§ **To be done**:
Present the following data again exactly as it is shown.

==== Information provided

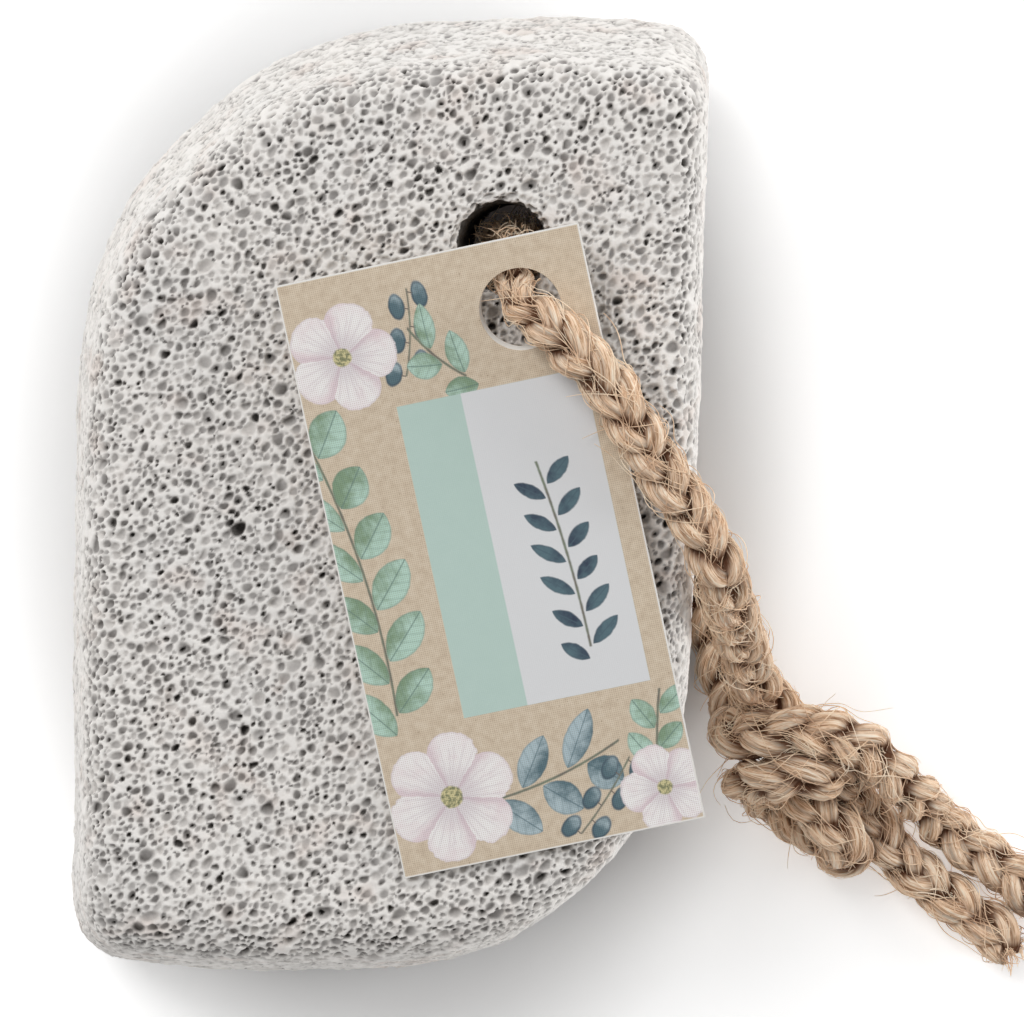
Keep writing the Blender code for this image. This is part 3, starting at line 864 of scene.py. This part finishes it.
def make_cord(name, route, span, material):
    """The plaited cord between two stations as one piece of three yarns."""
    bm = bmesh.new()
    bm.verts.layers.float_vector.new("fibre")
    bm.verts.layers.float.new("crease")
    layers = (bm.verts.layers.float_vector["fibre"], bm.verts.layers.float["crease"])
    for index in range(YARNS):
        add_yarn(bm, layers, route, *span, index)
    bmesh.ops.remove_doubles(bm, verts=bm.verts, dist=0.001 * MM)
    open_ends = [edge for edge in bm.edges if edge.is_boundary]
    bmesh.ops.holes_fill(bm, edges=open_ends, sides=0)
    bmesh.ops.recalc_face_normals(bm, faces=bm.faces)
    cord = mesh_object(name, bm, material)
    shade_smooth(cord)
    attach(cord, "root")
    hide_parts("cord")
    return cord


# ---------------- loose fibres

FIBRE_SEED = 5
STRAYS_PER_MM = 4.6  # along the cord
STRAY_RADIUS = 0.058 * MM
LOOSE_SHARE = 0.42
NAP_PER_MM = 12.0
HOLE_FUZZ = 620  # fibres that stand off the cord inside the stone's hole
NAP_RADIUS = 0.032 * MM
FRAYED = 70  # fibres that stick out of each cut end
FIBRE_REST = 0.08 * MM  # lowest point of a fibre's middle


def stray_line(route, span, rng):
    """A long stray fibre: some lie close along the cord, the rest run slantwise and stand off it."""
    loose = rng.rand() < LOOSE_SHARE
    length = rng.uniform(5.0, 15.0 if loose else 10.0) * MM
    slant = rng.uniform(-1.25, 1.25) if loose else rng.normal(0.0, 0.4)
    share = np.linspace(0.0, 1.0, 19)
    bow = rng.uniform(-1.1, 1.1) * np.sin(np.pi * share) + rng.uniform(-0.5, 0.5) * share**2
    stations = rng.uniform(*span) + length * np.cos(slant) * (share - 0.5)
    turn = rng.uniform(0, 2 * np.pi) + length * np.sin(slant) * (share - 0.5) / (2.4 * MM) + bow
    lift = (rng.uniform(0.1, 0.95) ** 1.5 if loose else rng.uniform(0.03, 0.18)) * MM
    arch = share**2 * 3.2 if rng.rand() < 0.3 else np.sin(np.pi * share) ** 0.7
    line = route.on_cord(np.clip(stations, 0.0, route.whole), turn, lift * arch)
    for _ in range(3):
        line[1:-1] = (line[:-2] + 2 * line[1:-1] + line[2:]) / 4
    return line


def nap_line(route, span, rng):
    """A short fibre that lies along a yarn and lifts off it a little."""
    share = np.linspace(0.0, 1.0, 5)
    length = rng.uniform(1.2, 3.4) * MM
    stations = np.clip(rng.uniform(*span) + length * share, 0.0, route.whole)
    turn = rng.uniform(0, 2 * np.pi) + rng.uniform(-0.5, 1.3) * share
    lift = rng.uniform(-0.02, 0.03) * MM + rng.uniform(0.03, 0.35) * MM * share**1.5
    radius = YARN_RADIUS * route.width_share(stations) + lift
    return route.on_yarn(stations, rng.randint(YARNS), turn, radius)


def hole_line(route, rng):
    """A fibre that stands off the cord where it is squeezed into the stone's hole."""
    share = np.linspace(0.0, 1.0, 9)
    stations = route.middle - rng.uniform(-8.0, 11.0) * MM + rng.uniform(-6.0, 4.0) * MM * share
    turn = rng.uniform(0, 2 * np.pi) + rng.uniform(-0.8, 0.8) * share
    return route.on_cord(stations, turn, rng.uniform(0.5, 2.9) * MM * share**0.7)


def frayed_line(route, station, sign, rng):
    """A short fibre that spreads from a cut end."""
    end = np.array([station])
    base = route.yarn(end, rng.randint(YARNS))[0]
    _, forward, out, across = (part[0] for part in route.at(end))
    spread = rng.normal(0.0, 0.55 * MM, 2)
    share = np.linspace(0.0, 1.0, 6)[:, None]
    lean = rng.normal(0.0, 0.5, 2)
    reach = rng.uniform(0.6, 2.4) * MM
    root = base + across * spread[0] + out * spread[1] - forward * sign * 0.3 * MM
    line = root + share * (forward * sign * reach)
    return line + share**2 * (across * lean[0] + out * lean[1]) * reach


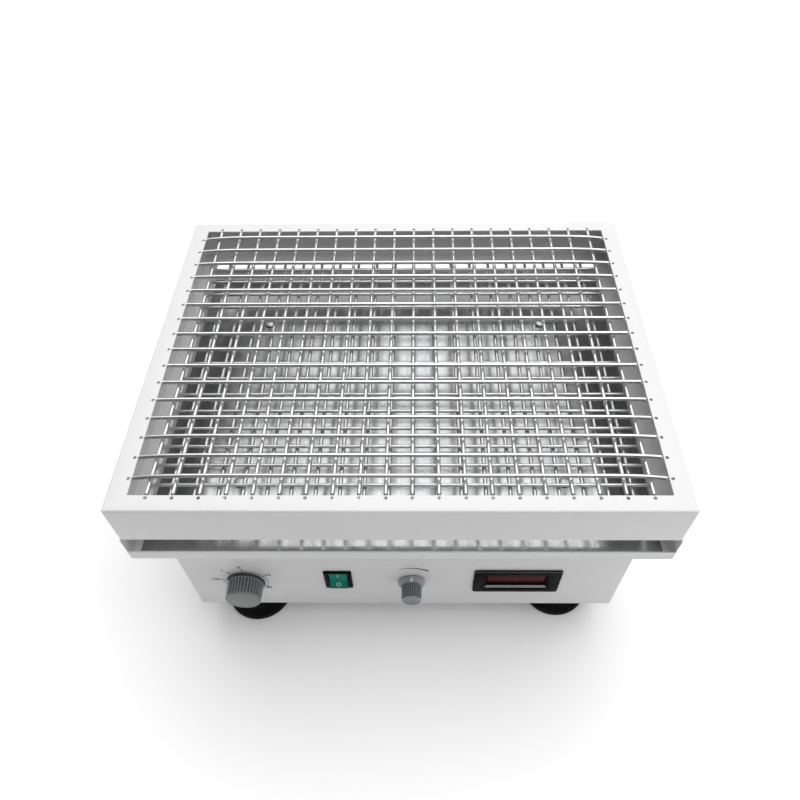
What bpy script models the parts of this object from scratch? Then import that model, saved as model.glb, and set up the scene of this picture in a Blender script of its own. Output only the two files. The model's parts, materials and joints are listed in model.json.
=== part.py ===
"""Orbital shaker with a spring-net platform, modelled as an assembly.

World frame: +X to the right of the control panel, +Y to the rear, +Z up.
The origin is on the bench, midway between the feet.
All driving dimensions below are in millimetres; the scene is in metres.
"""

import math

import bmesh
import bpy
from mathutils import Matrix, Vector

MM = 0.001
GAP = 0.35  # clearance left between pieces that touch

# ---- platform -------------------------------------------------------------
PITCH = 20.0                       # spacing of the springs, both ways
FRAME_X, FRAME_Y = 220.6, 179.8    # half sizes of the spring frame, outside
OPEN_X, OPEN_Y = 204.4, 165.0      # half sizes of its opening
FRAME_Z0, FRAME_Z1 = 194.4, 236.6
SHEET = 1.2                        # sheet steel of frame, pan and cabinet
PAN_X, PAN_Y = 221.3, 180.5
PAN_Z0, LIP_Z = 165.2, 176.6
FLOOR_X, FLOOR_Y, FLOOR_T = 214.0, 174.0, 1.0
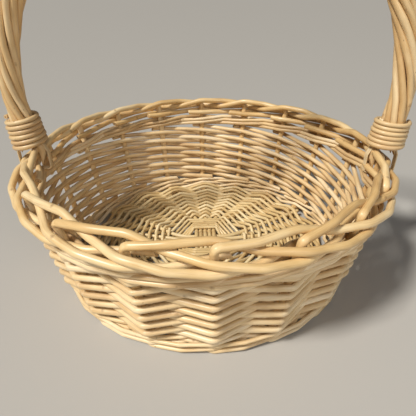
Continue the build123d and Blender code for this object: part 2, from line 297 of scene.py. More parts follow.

========

§ **Answer to this exercise**:
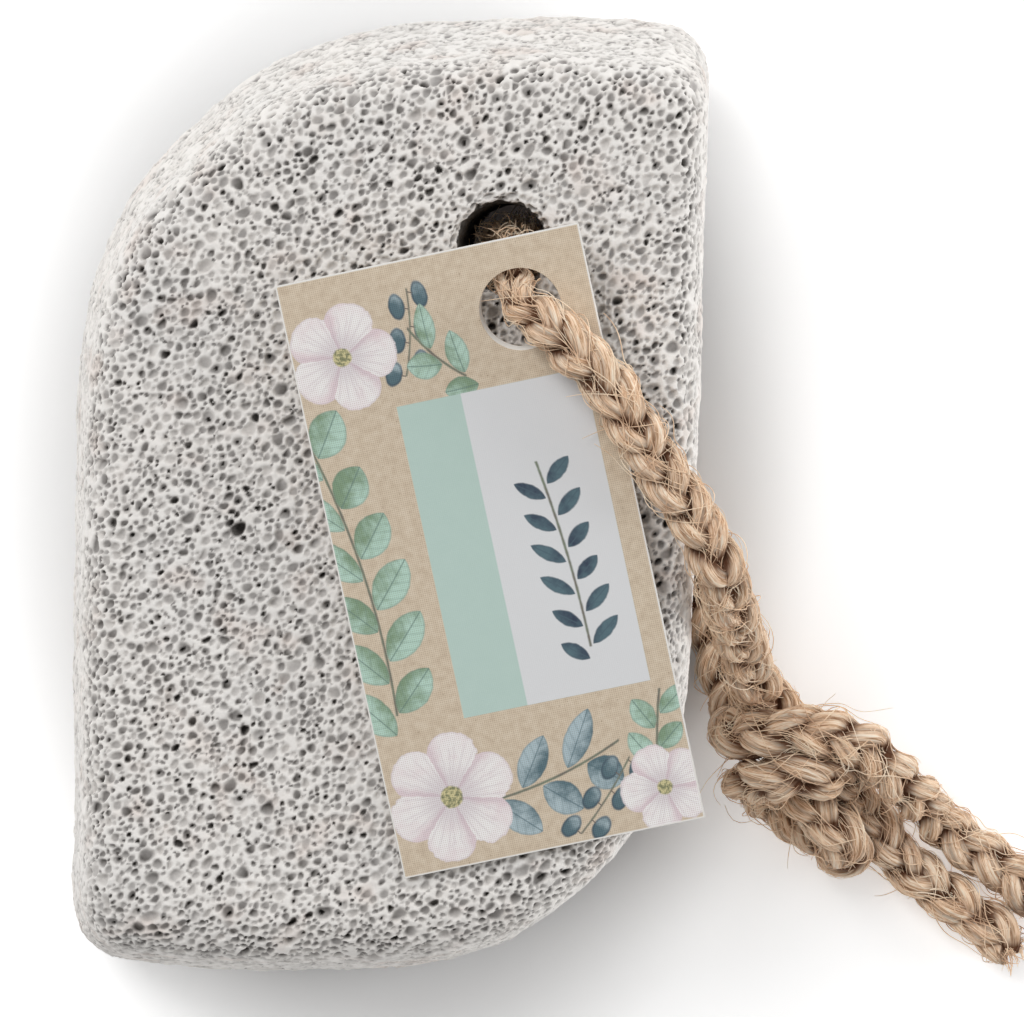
Keep writing the Blender code for this image. This is part 3, starting at line 864 of scene.py. This part finishes it.
def make_cord(name, route, span, material):
    """The plaited cord between two stations as one piece of three yarns."""
    bm = bmesh.new()
    bm.verts.layers.float_vector.new("fibre")
    bm.verts.layers.float.new("crease")
    layers = (bm.verts.layers.float_vector["fibre"], bm.verts.layers.float["crease"])
    for index in range(YARNS):
        add_yarn(bm, layers, route, *span, index)
    bmesh.ops.remove_doubles(bm, verts=bm.verts, dist=0.001 * MM)
    open_ends = [edge for edge in bm.edges if edge.is_boundary]
    bmesh.ops.holes_fill(bm, edges=open_ends, sides=0)
    bmesh.ops.recalc_face_normals(bm, faces=bm.faces)
    cord = mesh_object(name, bm, material)
    shade_smooth(cord)
    attach(cord, "root")
    hide_parts("cord")
    return cord


# ---------------- loose fibres

FIBRE_SEED = 5
STRAYS_PER_MM = 4.6  # along the cord
STRAY_RADIUS = 0.058 * MM
LOOSE_SHARE = 0.42
NAP_PER_MM = 12.0
HOLE_FUZZ = 620  # fibres that stand off the cord inside the stone's hole
NAP_RADIUS = 0.032 * MM
FRAYED = 70  # fibres that stick out of each cut end
FIBRE_REST = 0.08 * MM  # lowest point of a fibre's middle


def stray_line(route, span, rng):
    """A long stray fibre: some lie close along the cord, the rest run slantwise and stand off it."""
    loose = rng.rand() < LOOSE_SHARE
    length = rng.uniform(5.0, 15.0 if loose else 10.0) * MM
    slant = rng.uniform(-1.25, 1.25) if loose else rng.normal(0.0, 0.4)
    share = np.linspace(0.0, 1.0, 19)
    bow = rng.uniform(-1.1, 1.1) * np.sin(np.pi * share) + rng.uniform(-0.5, 0.5) * share**2
    stations = rng.uniform(*span) + length * np.cos(slant) * (share - 0.5)
    turn = rng.uniform(0, 2 * np.pi) + length * np.sin(slant) * (share - 0.5) / (2.4 * MM) + bow
    lift = (rng.uniform(0.1, 0.95) ** 1.5 if loose else rng.uniform(0.03, 0.18)) * MM
    arch = share**2 * 3.2 if rng.rand() < 0.3 else np.sin(np.pi * share) ** 0.7
    line = route.on_cord(np.clip(stations, 0.0, route.whole), turn, lift * arch)
    for _ in range(3):
        line[1:-1] = (line[:-2] + 2 * line[1:-1] + line[2:]) / 4
    return line


def nap_line(route, span, rng):
    """A short fibre that lies along a yarn and lifts off it a little."""
    share = np.linspace(0.0, 1.0, 5)
    length = rng.uniform(1.2, 3.4) * MM
    stations = np.clip(rng.uniform(*span) + length * share, 0.0, route.whole)
    turn = rng.uniform(0, 2 * np.pi) + rng.uniform(-0.5, 1.3) * share
    lift = rng.uniform(-0.02, 0.03) * MM + rng.uniform(0.03, 0.35) * MM * share**1.5
    radius = YARN_RADIUS * route.width_share(stations) + lift
    return route.on_yarn(stations, rng.randint(YARNS), turn, radius)


def hole_line(route, rng):
    """A fibre that stands off the cord where it is squeezed into the stone's hole."""
    share = np.linspace(0.0, 1.0, 9)
    stations = route.middle - rng.uniform(-8.0, 11.0) * MM + rng.uniform(-6.0, 4.0) * MM * share
    turn = rng.uniform(0, 2 * np.pi) + rng.uniform(-0.8, 0.8) * share
    return route.on_cord(stations, turn, rng.uniform(0.5, 2.9) * MM * share**0.7)


def frayed_line(route, station, sign, rng):
    """A short fibre that spreads from a cut end."""
    end = np.array([station])
    base = route.yarn(end, rng.randint(YARNS))[0]
    _, forward, out, across = (part[0] for part in route.at(end))
    spread = rng.normal(0.0, 0.55 * MM, 2)
    share = np.linspace(0.0, 1.0, 6)[:, None]
    lean = rng.normal(0.0, 0.5, 2)
    reach = rng.uniform(0.6, 2.4) * MM
    root = base + across * spread[0] + out * spread[1] - forward * sign * 0.3 * MM
    line = root + share * (forward * sign * reach)
    return line + share**2 * (across * lean[0] + out * lean[1]) * reach


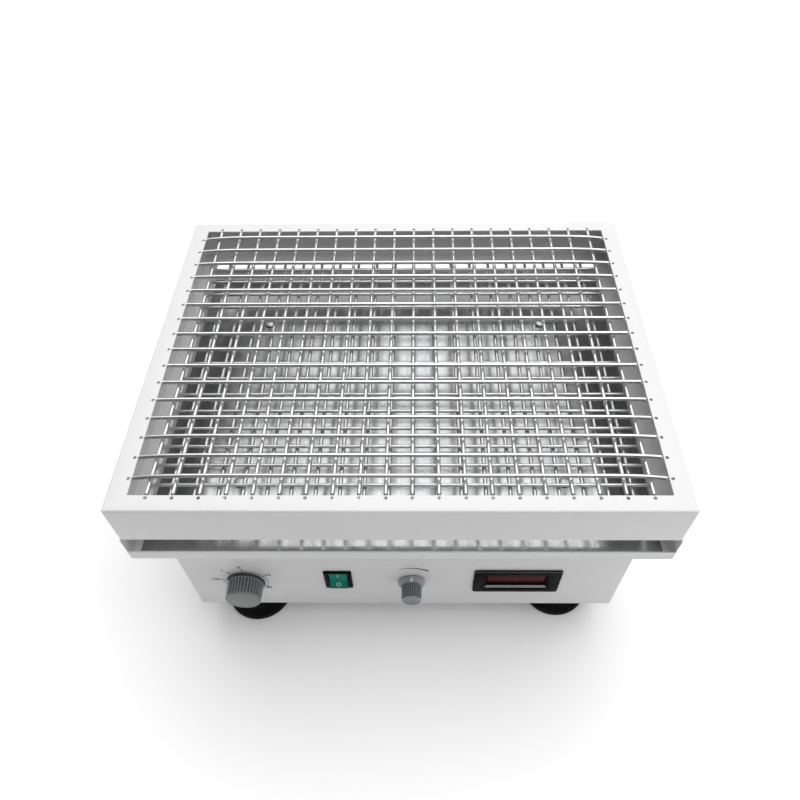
What bpy script models the parts of this object from scratch? Then import that model, saved as model.glb, and set up the scene of this picture in a Blender script of its own. Output only the two files. The model's parts, materials and joints are listed in model.json.
=== part.py ===
"""Orbital shaker with a spring-net platform, modelled as an assembly.

World frame: +X to the right of the control panel, +Y to the rear, +Z up.
The origin is on the bench, midway between the feet.
All driving dimensions below are in millimetres; the scene is in metres.
"""

import math

import bmesh
import bpy
from mathutils import Matrix, Vector

MM = 0.001
GAP = 0.35  # clearance left between pieces that touch

# ---- platform -------------------------------------------------------------
PITCH = 20.0                       # spacing of the springs, both ways
FRAME_X, FRAME_Y = 220.6, 179.8    # half sizes of the spring frame, outside
OPEN_X, OPEN_Y = 204.4, 165.0      # half sizes of its opening
FRAME_Z0, FRAME_Z1 = 194.4, 236.6
SHEET = 1.2                        # sheet steel of frame, pan and cabinet
PAN_X, PAN_Y = 221.3, 180.5
PAN_Z0, LIP_Z = 165.2, 176.6
FLOOR_X, FLOOR_Y, FLOOR_T = 214.0, 174.0, 1.0
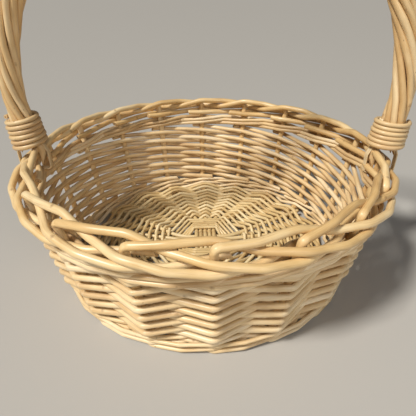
Continue the build123d and Blender code for this object: part 2, from line 297 of scene.py. More parts follow.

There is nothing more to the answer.